EDINBURG, Texas – Region One Education Service Center is encouraging high school seniors to complete their financial aid applications through a state-wide challenge. 

In partnership with the Texas Workforce Commission, Texas Regional Bank, Educate Texas and RGV Focus, administrators unveiled their plans to boost student participation and submission of the Free Application for Federal Student Aid (FAFSA) to approximately 300 counselors and GEAR-UP facilitators from across the region. The Texas FAFSA Challenge aims to increase application rates through awareness, resources and good-old friendly competition. 

“The enthusiasm of the counselors and GEAR-UP support team is really strong,” said Dr. Daniel P. King, executive director of Region One ESC. “And, we have very dedicated educators in Region One, so I know that this will be a successful initiative.”

King says of the 20 education service centers in the state, Region One has been a leader in FAFSA application completion, despite a universal dip during the pandemic. However, returning to pre-COVID rates and beyond is imperative for students to take full advantage of the federal funds available to them.

“The idea is not to be satisfied with that level – even if it’s leading the state – but to try and get as close as possible to having every single student fill out the FAFSA,” said King.

Eligibility for income-based scholarships and grants as well as state and federal funds is determined by the FAFSA. J. Chris Coxon, managing director for Educate Texas, says this is why it remains one of the highest predictors of college matriculation. 

“Kids need money and a lot of times families don’t have the means to be able to support their kids,” said Coxon. “College is expensive. So, we know that students who fill out their FAFSA – they’re 84 percent more likely to go on to college. We know that students who are experiencing poverty are even more likely to go if they’ve filled out their FAFSA by 127 percent. So, it’s great that the Valley, through this partnership with Texas Regional Bank and the Texas Workforce Commission, is challenging the rest of the state. … I think in the end, the winners are our students, our families and our community as a whole.”

For their part, Educate Texas and their local subset RGV Focus, will provide resources for parents and students, such as guides to filling out the FAFSA in both English and Spanish.

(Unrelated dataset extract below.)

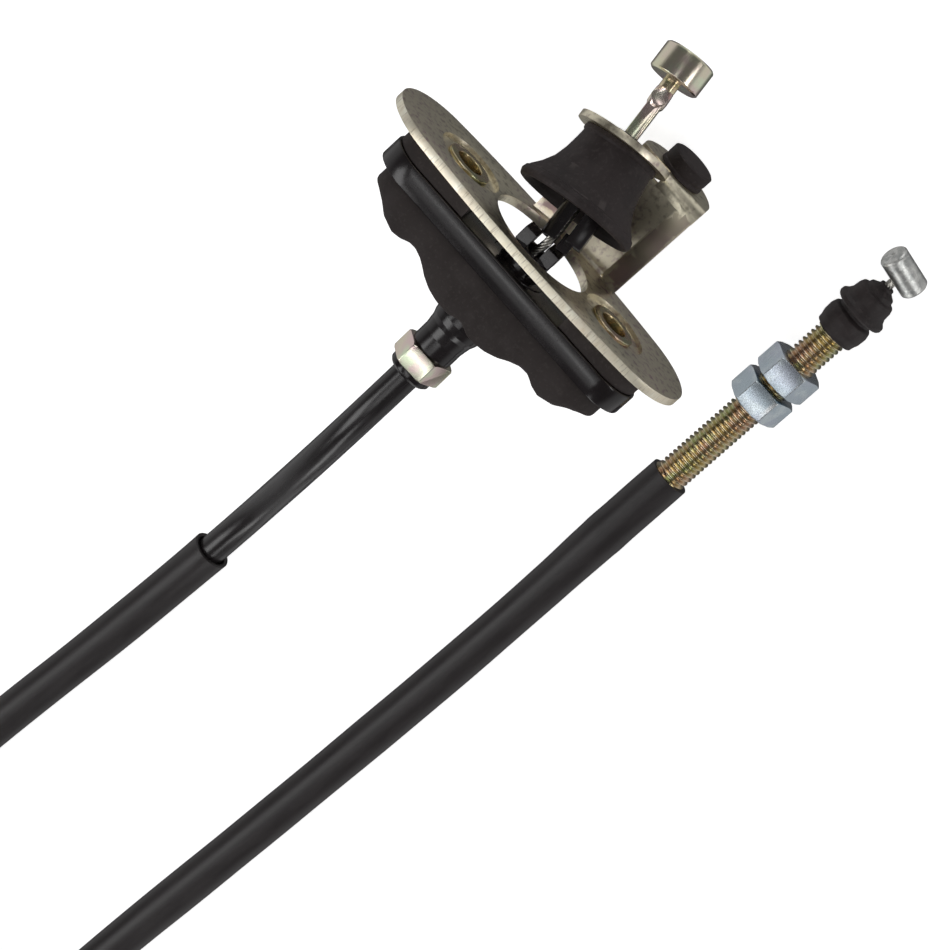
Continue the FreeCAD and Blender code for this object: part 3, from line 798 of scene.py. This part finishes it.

Coxon says they have also reached out to tax preparers to help them identify and assist parents with children who may be attending college. Additionally, they will track the data for the competition by region, county and even individual campus with the Texas College Access Network (TxCAN). 

Headlining the rollout event was TWC Commissioner Representing Labor Julian Alvarez. He reminded the faculty audience of the importance of students pursuing any kind of secondary education, whether that be obtaining a degree or certification. By introducing them to a wide-range of options and programs, students are more likely to want to continue their education and be happier with their career choice.

“I was here to share … that there’s a value in industry-recognized credentials,” said Alvarez. “There’s nothing wrong with an associate’s degrees, certifications. Everything that we’re doing actually has these articulations.”

Alvarez went on to thank the partners and specifically, Alex Meade, Texas Regional Bank senior vice president of economic development and public finance, for spearheading the initiative after a conversation between the two. 

“The more we started thinking about it, the more we realized that this was not just an issue in the Valley or in Region One, but throughout the entire state of Texas,” said Meade. “… Now, because of my background in economic development that was something that was always very interesting to me because it impacts how we recruit companies.”

He continued, “Oftentimes, education and industry don’t communicate as much as they should, and little do they realize that these two entities need each other. … Because of the role that I have here at the bank and the ability that Texas Regional Bank has given me, they’ve allowed me to start bridging that gap.”

Though he was not able to definitely say what the prize will be, Meade did say that a financial contribution will be made to the education service center and school district with the highest percent change in submitted FAFSA applications for the year. With that incentive, he hopes to see increased completion rates throughout the state. 

Coxon expressed admiration for the local leaders’ vision and efforts to address impediments to continuing an education. Once considered “dropout factories,” Rio Grande Valley schools are now among the best in the state, with students matching or outperforming their peers in nine out of 10 indicators. 

“You’ve seen a tremendous turnaround in the Valley,” said Coxon. “And, it is one of the reasons why I think so many people come down to the Valley to see the great innovation that’s taking place. … This is a great way for this region to continue to demonstrate its leadership.”

The annual deadline for FAFSA applications is June 30.